Performing at the Globe, where anything can happen, could even be seen as good training for being a new parent – expect the unexpected and then react to it as best you can – which is handy, as Parker’s son William is barely a month old. “It’s weirdly normal,” he says of being a new daddy while also transferring a show to the West End. “Our worst fears lie in anticipation; once you’ve got something to deal with, you just deal with it. [The play] is frantic. It’s quite a sweaty play for us. At the end of a two-show day, you get home at one o’clock in the morning and you are flagging and at that stage you’ve got to whack out a bottle and change a nappy.”
“I now find it very difficult to contemplate the idea of doing Shakespeare to an audience that’s sitting in the dark”
Looking after a newborn is never easy, but Parker’s schedule sounds gruelling.
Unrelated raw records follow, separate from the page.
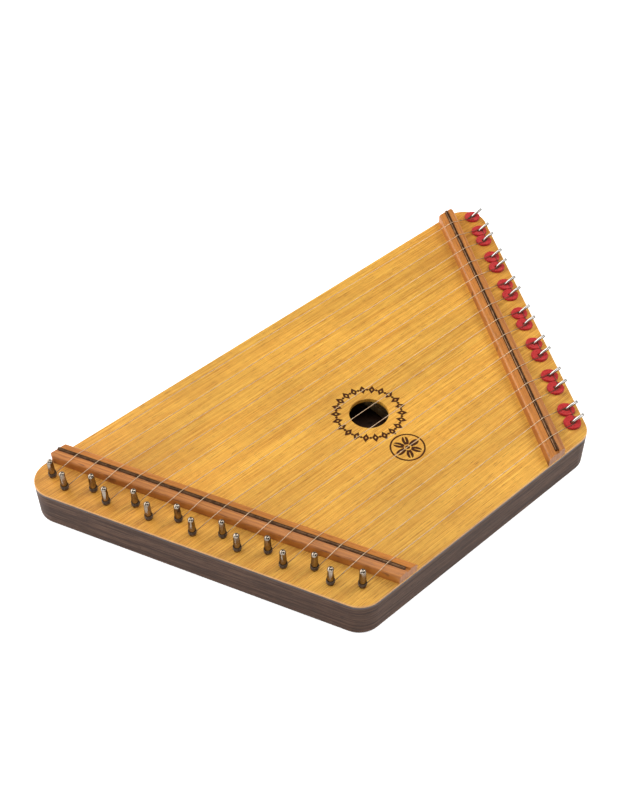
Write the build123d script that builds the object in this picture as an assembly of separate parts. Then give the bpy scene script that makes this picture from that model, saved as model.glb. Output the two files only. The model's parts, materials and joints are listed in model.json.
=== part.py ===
from build123d import *
from math import acos, asin, atan2, cos, degrees, hypot, pi, radians, sin, tan
import os

# A fifteen-string box zither. Millimetres, Z up, the box standing on Z = 0.
# The strings run along X, the long side is at the rear (+Y), the tuning pins are at the left
# and the hitch pins at the right. The origin is under the middle of the whole outline.

# Box
long_side = 491.0
depth = 250.0
left_run = 113.6
right_run = 147.9
corner_radius = 18.5
body_height = 31.0
soundboard_thickness = 3.0
back_thickness = 3.0
edge_rounding = 0.9
band_thickness = 2.5
pin_block_width = 44.0
hitch_block_width = 44.0
lining_width = 6.0
lining_height = 8.0
sound_hole_radius = 15.0

# Braces
brace_width = 6.0
brace_height = 9.0
brace_end_height = 3.0
brace_taper = 26.0
brace_offset = 42.0
back_brace_offset = 26.0
back_brace_height = 7.0

# Bridge rails and their saddle rods
rail_width = 15.0
rail_side_height = 7.0
rail_crest_height = 8.8
rail_ridge_radius = 2.0
rail_end_radius = 3.0
rail_end_setback = 0.3
left_saddle_inset = 36.3
right_saddle_inset = 33.2
rod_radius = 1.25
rod_rise = 0.85
rod_near_setback = 2.6
rod_far_setback = 1.6
groove_side_gap = 0.35

# Strings
string_count = 15
string_pitch = 15.69
first_string_inset = 17.2
wire_radius = 0.25
wire_seat_gap = 0.03

# Tuning pins
pin_radius = 2.5
pin_rise = 17.5
pin_depth = 22.5
pin_fit = 0.05
pin_bore_spare = 1.0
near_row_inset = 17.9
far_row_inset = 11.4
dome_radius = 2.3
dome_height = 1.9
neck_radius = 2.2
neck_height = 0.5
head_base_rise = 5.8
head_top_half = 1.75
pin_tip_chamfer = 0.8
cross_hole_radius = 0.5
cross_hole_rise = 1.3

# Windings on the tuning pins
coil_rise = 4.3
coil_pitch = 0.96
coil_turns = 2.5
coil_exit_lift = 0.3
coil_fit = 0.06
turn_spread = 24.0
turn_kinds = 5
tail_bend_radius = 0.7
tail_lead_angle = 65.0

# Hitch pins and felt washers
hitch_radius = 1.2
hitch_inset = 10.7
hitch_lean = 36.0
hitch_curl = 22.0
hitch_curl_radius = 27.0
hitch_bore_fit = 0.04
hitch_shank = 22.0
hitch_tip_rounding = 0.7
hitch_turn_radius = 2.1
washer_radius = 6.5
washer_thickness = 2.0
washer_hole_radius = 2.6
washer_seat_gap = 0.05
descent_bend_radius = 4.0
descent_run = 1.2
eye_lead = 4.4
eye_open_angle = 130.0

# Places that follow from the sizes
rear_y = depth / 2
front_y = -depth / 2
left_leg = hypot(left_run, depth)
right_leg = hypot(right_run, depth)
left_tangent = corner_radius / tan(atan2(depth, left_run) / 2)
right_tangent = corner_radius / tan(atan2(depth, right_run) / 2)
overall_length = long_side - left_tangent - right_tangent + 2 * corner_radius
left_corner_x = -overall_length / 2 - left_tangent + corner_radius
right_corner_x = left_corner_x + long_side
board_top = body_height
board_under = body_height - soundboard_thickness
coil_radius = pin_radius + coil_fit + wire_radius
rod_axis_z = board_top + rail_crest_height + rod_rise - rod_radius
saddle_radius = rod_radius + wire_radius + wire_seat_gap
coil_z = board_top + coil_rise
hitch_ring_z = board_top + washer_thickness + wire_radius + 2 * washer_seat_gap
hitch_outward = Vector(depth / right_leg, -right_run / right_leg, 0)
outward_angle = degrees(atan2(hitch_outward.Y, hitch_outward.X))


def left_x(y, inset):
    """X on the line that lies inset inside the left leg."""
    return left_corner_x + (rear_y - y) * left_run / depth + inset * left_leg / depth


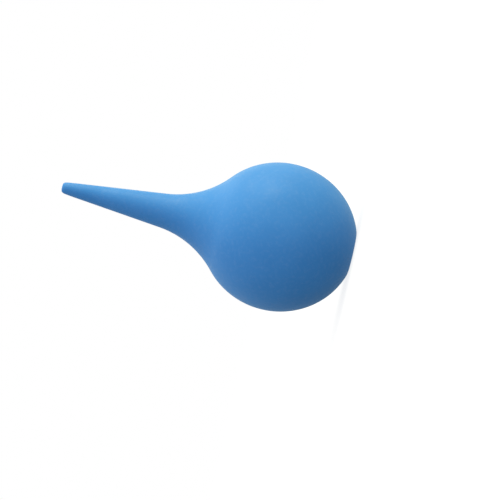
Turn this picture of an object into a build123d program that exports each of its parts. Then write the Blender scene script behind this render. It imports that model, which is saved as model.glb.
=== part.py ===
from build123d import *

import os
from math import asin, atan, cos, degrees, radians, sin, sqrt, tan

# Pipette filler bulb: a soft one-piece rubber ball that runs through a flared shoulder into a
# long tapered nozzle, closed at its base by a plug. Millimetres, upright, +Z along the nozzle,
# origin at the middle of the flat foot. The ball is pinched along Y, thumb at -Y, fingers at +Y.
# The one moulding is divided into the zones that move apart from each other when it is squeezed.

# Outside of the moulding
OVERALL_HEIGHT = 100.0  # foot to the end of the nozzle
BALL_RADIUS = 25.0  # ball, across the nozzle's axis
BALL_HALF_HEIGHT = 26.2  # ball, along the nozzle's axis
FOOT_RADIUS = 7.0  # flat that the bulb stands on
FOOT_EDGE_RADIUS = 8.0  # soft edge between that flat and the ball
SHOULDER_ANGLE = 48.5  # lean of the ball's wall where the shoulder leaves it, degrees
NOZZLE_TAPER = 6.4  # half angle of the nozzle's cone, degrees
TIP_RADIUS = 1.85
LIP_RADIUS = 0.95  # rounding of the lip at the nozzle's end

# Inside of the moulding
WALL = 2.3  # wall of the ball
FLOOR_THICKNESS = 2.5
TIP_BORE_RADIUS = 0.8
TIP_BORE_LENGTH = 12.0  # straight part of the air passage
PASSAGE_TAPER = 6.0  # half angle of the passage below the straight bore, degrees

# Plug in the base
PLUG_RADIUS = 4.0
PLUG_RECESS = 0.3
PLUG_CHAMFER = 0.4
PLUG_HEAD_RADIUS = 5.5
PLUG_HEAD_THICKNESS = 1.0

# Zones of the ball's wall
FOOT_CUT_Z = 3.0
SHOULDER_CUT_Z = 50.0
FLEX_RADIUS = 20.8  # outer edge of each flexing ring, about the pinch axis
PRESS_RADIUS = 12.0  # edge of each pad under a fingertip
ZONE_GAP = 0.2  # clearance between zones that slide past each other

# Bending places of the nozzle: the lower zone ends in a dome about the pivot
BASE_PIVOT_Z = 66.0
BASE_DOME_RADIUS = 7.5
TIP_PIVOT_Z = 80.0
TIP_DOME_RADIUS = 5.8

# Worked out from the above
CENTRE_Z = BALL_HALF_HEIGHT * sqrt(1 - (FOOT_RADIUS / BALL_RADIUS) ** 2)
AROUND = BALL_RADIUS + WALL  # a little more than the ball's radius, for cutting bodies


def half_outline(radius, half_height, floor_z, cone_radius, cone_z, taper):
    """Half of a bulb's outline: flat floor, ball, tangent shoulder arc, and cone up to cone_z."""
    floor_turn = degrees(asin((floor_z - CENTRE_Z) / half_height))
    join_turn = degrees(atan(tan(radians(SHOULDER_ANGLE)) * half_height / radius))
    ball = EllipticalCenterArc(
        (0, CENTRE_Z), radius, half_height, floor_turn, arc_size=join_turn - floor_turn
    )
    join = ball @ 1
    cone_end = Vector(cone_radius, cone_z)
    ball_normal = Vector(cos(radians(SHOULDER_ANGLE)), sin(radians(SHOULDER_ANGLE)))
    cone_normal = Vector(cos(radians(taper)), sin(radians(taper)))
    arc_radius = (join - cone_end).dot(cone_normal) / (1 - ball_normal.dot(cone_normal))
    arc_centre = join + ball_normal * arc_radius
    arc_middle = arc_centre - (ball_normal + cone_normal).normalized() * arc_radius
    arc_end = arc_centre - cone_normal * arc_radius
    ThreePointArc(join, arc_middle, arc_end)
    Line(arc_end, cone_end)
    Line((0, floor_z), ball @ 0)
    return arc_radius


# Whole moulding, outside and hollow, from which each zone is cut
with BuildPart() as moulding:
    with BuildSketch(Plane.XZ):
        with BuildLine():
            shoulder_radius = half_outline(
                BALL_RADIUS, BALL_HALF_HEIGHT, 0, TIP_RADIUS, OVERALL_HEIGHT, NOZZLE_TAPER
            )
            Polyline((TIP_RADIUS, OVERALL_HEIGHT), (0, OVERALL_HEIGHT), (0, 0))
        make_face()
    revolve(axis=Axis.Z)
    fillet(moulding.edges().group_by(Axis.Z)[0], FOOT_EDGE_RADIUS)
    fillet(moulding.edges().group_by(Axis.Z)[-1], LIP_RADIUS)
    bore_foot_z = OVERALL_HEIGHT - TIP_BORE_LENGTH
    with BuildSketch(Plane.XZ):
        with BuildLine():
            half_outline(
                BALL_RADIUS - WALL,
                BALL_HALF_HEIGHT - WALL,
                FLOOR_THICKNESS,
                TIP_BORE_RADIUS,
                bore_foot_z,
                PASSAGE_TAPER,
            )
            Polyline(
                (TIP_BORE_RADIUS, bore_foot_z),
                (TIP_BORE_RADIUS, OVERALL_HEIGHT),
                (0, OVERALL_HEIGHT),
                (0, FLOOR_THICKNESS),
            )
        make_face()
    revolve(axis=Axis.Z, mode=Mode.SUBTRACT)


# Outer end of the nozzle, with the straight bore that meets the pipette
with BuildPart() as nozzle_tip:
    with BuildSketch(Plane.XY.offset(TIP_PIVOT_Z)):
        Circle(BASE_DOME_RADIUS)
    extrude(amount=OVERALL_HEIGHT - TIP_PIVOT_Z)
    with Locations((0, 0, TIP_PIVOT_Z)):
        Sphere(TIP_DOME_RADIUS + ZONE_GAP, mode=Mode.SUBTRACT)
    add(moulding.part, mode=Mode.INTERSECT)
nozzle_tip.part.label = "nozzle_tip"


# Root of the nozzle, which bends on the shoulder below it and carries the tip above it
with BuildPart() as nozzle_base:
    with BuildSketch(Plane.XY.offset(BASE_PIVOT_Z)):
        Circle(BASE_DOME_RADIUS)
    extrude(amount=TIP_PIVOT_Z - BASE_PIVOT_Z)
    with Locations((0, 0, TIP_PIVOT_Z)):
        Sphere(TIP_DOME_RADIUS)
    with Locations((0, 0, BASE_PIVOT_Z)):
        Sphere(BASE_DOME_RADIUS + ZONE_GAP, mode=Mode.SUBTRACT)
    add(moulding.part, mode=Mode.INTERSECT)
nozzle_base.part.label = "nozzle_base"


# Flared shoulder between the ball and the nozzle
with BuildPart() as shoulder:
    with BuildSketch(Plane.XY.offset(SHOULDER_CUT_Z)):
        Circle(BALL_RADIUS)
    extrude(amount=BASE_PIVOT_Z - SHOULDER_CUT_Z)
    with Locations((0, 0, BASE_PIVOT_Z)):
        Sphere(BASE_DOME_RADIUS)
    add(moulding.part, mode=Mode.INTERSECT)
shoulder.part.label = "shoulder"


# Belt of the ball's wall that keeps its shape round both pressed faces
with BuildPart() as side_belt:
    with BuildSketch(Plane.XY.offset(FOOT_CUT_Z)):
        Circle(AROUND)
    extrude(amount=SHOULDER_CUT_Z - FOOT_CUT_Z)
    with BuildSketch(Plane.XZ):
        with Locations((0, CENTRE_Z)):
            Circle(FLEX_RADIUS + ZONE_GAP)
    extrude(amount=AROUND, both=True, mode=Mode.SUBTRACT)
    add(moulding.part, mode=Mode.INTERSECT)
side_belt.part.label = "side_belt"


# Thick base that the bulb stands on, with the hole that the mould's core left
with BuildPart() as foot:
    with BuildSketch():
        Circle(AROUND)
    extrude(amount=FOOT_CUT_Z)
    add(moulding.part, mode=Mode.INTERSECT)
    Cylinder(PLUG_RADIUS, 2 * FOOT_CUT_Z, mode=Mode.SUBTRACT)
foot.part.label = "foot"


# Stepped plug vulcanised into that hole, its head on the floor of the air chamber
with BuildPart() as base_plug:
    with BuildSketch(Plane.XY.offset(PLUG_RECESS)):
        Circle(PLUG_RADIUS)
    extrude(amount=FLOOR_THICKNESS - PLUG_RECESS)
    chamfer(base_plug.edges().group_by(Axis.Z)[0], PLUG_CHAMFER)
    with BuildSketch(Plane.XY.offset(FLOOR_THICKNESS)):
        Circle(PLUG_HEAD_RADIUS)
    extrude(amount=PLUG_HEAD_THICKNESS)
base_plug.part.label = "base_plug"


# Pressed wall on each side: a ring that follows the fingertip part of the way, and the pad
# under the fingertip. Plane.XZ faces -Y, so the thumb's side is the positive one.
pressed_walls = []
for finger, side in (("thumb", 1), ("finger", -1)):
    with BuildPart() as flex_wall:
        with BuildSketch(Plane.XZ):
            with Locations((0, CENTRE_Z)):
                Circle(FLEX_RADIUS)
                Circle(PRESS_RADIUS + ZONE_GAP, mode=Mode.SUBTRACT)
        extrude(amount=side * AROUND)
        add(moulding.part, mode=Mode.INTERSECT)
    flex_wall.part.label = finger + "_flex_wall"

    with BuildPart() as press_wall:
        with BuildSketch(Plane.XZ):
            with Locations((0, CENTRE_Z)):
                Circle(PRESS_RADIUS)
        extrude(amount=side * AROUND)
        add(moulding.part, mode=Mode.INTERSECT)
    press_wall.part.label = finger + "_press_wall"

    pressed_walls += [flex_wall.part, press_wall.part]


os.makedirs("parts", exist_ok=True)
export_step(nozzle_tip.part, "parts/nozzle_tip.step")
export_step(nozzle_base.part, "parts/nozzle_base.step")
export_step(shoulder.part, "parts/shoulder.step")
export_step(side_belt.part, "parts/side_belt.step")
export_step(foot.part, "parts/foot.step")
export_step(base_plug.part, "parts/base_plug.step")
for wall in pressed_walls:
    export_step(wall, f"parts/{wall.label}.step")

print(f"shoulder arc radius {shoulder_radius:.2f}, ball centre at z {CENTRE_Z:.2f}")
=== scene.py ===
from math import atan, ceil, cos, pi, radians, sin, tan

import bmesh
import bpy
import numpy as np
from mathutils import Matrix, Vector


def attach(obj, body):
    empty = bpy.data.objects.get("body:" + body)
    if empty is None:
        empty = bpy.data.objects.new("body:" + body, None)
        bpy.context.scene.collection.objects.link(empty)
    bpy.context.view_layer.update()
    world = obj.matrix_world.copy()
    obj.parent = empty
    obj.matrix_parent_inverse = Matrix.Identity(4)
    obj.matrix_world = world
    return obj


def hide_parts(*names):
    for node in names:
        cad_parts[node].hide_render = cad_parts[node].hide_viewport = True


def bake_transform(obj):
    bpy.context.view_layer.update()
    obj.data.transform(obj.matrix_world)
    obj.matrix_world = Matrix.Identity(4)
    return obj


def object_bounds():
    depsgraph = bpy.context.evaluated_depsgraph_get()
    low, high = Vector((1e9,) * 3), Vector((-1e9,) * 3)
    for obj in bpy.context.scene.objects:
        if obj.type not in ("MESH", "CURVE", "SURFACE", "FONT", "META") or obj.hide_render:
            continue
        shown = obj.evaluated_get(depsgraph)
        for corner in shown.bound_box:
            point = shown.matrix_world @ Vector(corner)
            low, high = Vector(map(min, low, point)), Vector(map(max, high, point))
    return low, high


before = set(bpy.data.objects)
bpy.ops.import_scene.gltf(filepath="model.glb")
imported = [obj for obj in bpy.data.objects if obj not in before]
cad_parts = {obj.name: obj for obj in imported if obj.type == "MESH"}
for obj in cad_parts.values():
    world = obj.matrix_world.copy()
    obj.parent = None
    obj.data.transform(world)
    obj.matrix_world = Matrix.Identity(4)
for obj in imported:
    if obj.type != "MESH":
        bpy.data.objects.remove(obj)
cad_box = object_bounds()

# Pipette filler bulb, in metres, upright on its foot, +Z along the nozzle. The rubber is one
# skin, made here in zones that match the bodies it bends between. The ball is pinched along Y.
MM = 0.001

# Outside and inside of the moulding
HEIGHT = cad_box[1].z
BALL_RADIUS = 25.0 * MM
BALL_HALF_HEIGHT = 26.2 * MM
FOOT_RADIUS = 7.0 * MM
SHOULDER_ANGLE = radians(48.5)  # lean of the ball's wall where the shoulder leaves it
NOZZLE_TAPER = radians(6.4)
TIP_RADIUS = 1.85 * MM
LIP_LENGTH = 1.5 * MM  # end of the nozzle, where the outside rounds in to the bore
BORE_EDGE = 0.25 * MM
BORE_FIRST_ROW = 2.0 * MM  # depth of the bore's first points below its rounded edge
WALL = 2.3 * MM
FLOOR_THICKNESS = 2.5 * MM
BORE_RADIUS = 0.8 * MM
BORE_LENGTH = 12.0 * MM
PASSAGE_TAPER = radians(6.0)
CENTRE_Z = BALL_HALF_HEIGHT * np.sqrt(1 - (FOOT_RADIUS / BALL_RADIUS) ** 2)

# Foot and plug
FOOT_FLAT_RADIUS = 5.9 * MM
FOOT_EDGE_TOP = 0.35 * MM  # height at which the soft edge of the foot meets the ball
FOOT_EDGE_PULL = 0.8 * MM  # how far that edge's curve is pulled along the flat and the ball
HOLE_RADIUS = 4.0 * MM
HOLE_LIP = 0.35 * MM
PLUG_GAP = 0.05 * MM
PLUG_RECESS = 0.3 * MM
PLUG_EDGE = 0.5 * MM
PLUG_HEAD_RADIUS = 5.5 * MM
PLUG_HEAD_THICKNESS = 1.0 * MM

# Where the skin is divided. The belt's and the pad's edges are distances from the XZ plane, and
# the belt's is wider than the ball is at the foot's and the shoulder's seams.
FOOT_SEAM_Z = 0.4 * MM
FOOT_SEAM_INSIDE_Z = 3.0 * MM
BELT_EDGE = 8.2 * MM
PAD_EDGE = 17.5 * MM
SHOULDER_SEAM_Z = 56.2 * MM
NOZZLE_BASE_Z = 58.0 * MM
NOZZLE_TIP_Z = 76.0 * MM
NOZZLE_STIFF_Z = 94.0 * MM

# The pad's wall turns inside out in the dent, so it is only a skin, and the wall round it thins
PAD_SKIN = 0.05 * MM
RING_THINNING = 0.98  # share of the wall that is gone at the ring's thin end
RING_THINNING_PACE = 1.5  # the ring is that thin by two thirds of the way to the pad

# Faint line that the two halves of the mould leave along the XZ plane
PARTING_HEIGHT = 0.05 * MM
PARTING_WIDTH = 0.22 * MM
PARTING_FADE = 2.0 * MM  # length over which it dies out at the foot and at the lip

# Mesh fineness
STEP = 0.6 * MM
COLUMNS = 160
PARTING_COLUMNS = (0.008, 0.018, 0.028)  # extra columns beside the parting line, in radians
PINCH_COLUMNS = 216
FLEX_RINGS = 28
PAD_RINGS = 42
LIP_ROWS = 14  # points along the curve of the nozzle's end, and below, of four rounded edges
BORE_EDGE_ROWS = 6
HOLE_LIP_ROWS = 7
FOOT_EDGE_ROWS = 9
PLUG_EDGE_ROWS = 7
OUTLINE_SAMPLES = 4000
RING_SEARCH = 1.4 * BALL_RADIUS  # further from the pinch axis than any ring goes
RING_HALVINGS = 50
TINY = MM / 1000  # stands for a radius of zero
CUT_SNAP = MM / 10000  # a point this near a cutting plane counts as on it
ON_SURFACE = 0.15 * MM  # a point this near the outline counts as on it
SHARP_ANGLE = radians(40)
TRUE_NORMAL_ANGLE = radians(25)  # a corner's normal is made true where it is off by less
ROUND_PULL = 0.552  # share of its side that a quarter round is pulled along, as a cubic curve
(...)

Still, like so many actors who make it to the top, he is not averse to hard work. It’s unlikely you’ll find him frittering away his spare time. When not performing, Parker writes, and has previously had work staged professionally.
“I don’t see myself just sitting by the phone for the rest of my career,” he says. “When I was younger, growing up, the only way I could make projects happen was to make them happen myself. I had to do everything. I had to direct and build the set and focus the lights and make posters, all that kind of stuff. It’s possible to be terribly passive in this culture and in this industry. So much of our culture is based on the fallacy that’s getting peddled all the time at the moment, which is that it’s possible to win the lucky dip and become rich and famous and successful and happy, which is quite a dangerous lie.”
It is a profound and serious statement, and is treated in the way it deserves by Barnett, who reappears with a disparaging cry of “Are you still talking?”
With that, the fire alarm sounds.
“It’s the heat of our talent,” Barnett suggests.
“When we’re in the same room it sets off the fire alarm,” Parker adds.
And so I leave the pair to whatever new mischief might be in the pipeline.